Color Palette: A Complete Guide to Choosing Colors That Actually Work

Color Palette: A Complete Guide to Choosing Colors That Actually Work
A color palette is not a list of colors you like. It is a structured system of hues, tones, and neutrals that relate to each other, to the light in your room, and to the function of the space. Get it right and every design decision that follows becomes easier. Get it wrong and no amount of furniture or accessories will fix it. This guide covers the science, the architecture of a palette that holds together, and how light direction and room size change every calculation.
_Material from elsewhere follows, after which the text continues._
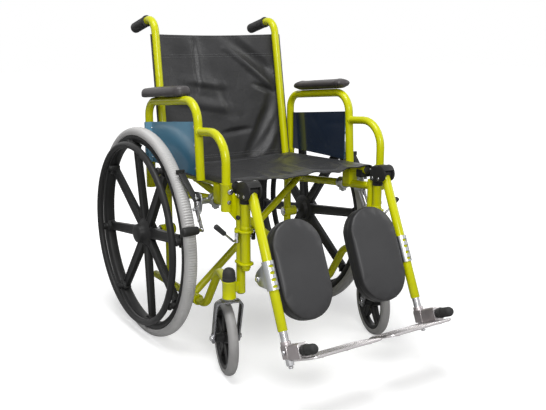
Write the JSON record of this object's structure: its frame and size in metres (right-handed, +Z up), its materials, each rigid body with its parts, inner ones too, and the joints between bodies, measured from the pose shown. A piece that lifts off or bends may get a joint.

Stop Guessing. Get the Exact Formula.
Our proprietary color kits include hex codes, LRV values, and paint matches across Sherwin-Williams, Benjamin Moore, Behr, Farrow & Ball, Dulux, and 5 more brands. Developed by an architect with 30 years of residential work. Not available in any store.



What a Color Palette Actually Is
Color theorists define a palette as a controlled system of chromatic relationships. In residential interiors, this means three to five tones working together: a dominant neutral (60% of the room), a secondary supporting tone (30%), and one or two accent colors (10%). This is the 60-30-10 rule, and it has been the foundation of professional interior color selection since the early 20th century.
What makes this deceptively hard in practice is that colors do not behave in isolation. They are influenced by adjacent colors, the light source illuminating them, reflective surfaces around them, and the psychological associations they carry. A beige that looks warm in a store can read cold and pinkish in a north-facing room. A sage green that photographs beautifully can look murky and grey in a low-ceilinged apartment. This is precisely why our color formula kits include a full Lighting Guide showing how each color shifts under morning, afternoon, and artificial light — because the same formula behaves completely differently depending on when and where you look at it.
60% dominant neutral on walls and large upholstery. 30% secondary tone on rugs, curtains, and secondary furniture. 10% accent in pillows, accessories, and plants. Research in Environmental Color Design (Oberascher, 2011) found rooms following this ratio were rated significantly more cohesive and visually comfortable than rooms with equal color distribution.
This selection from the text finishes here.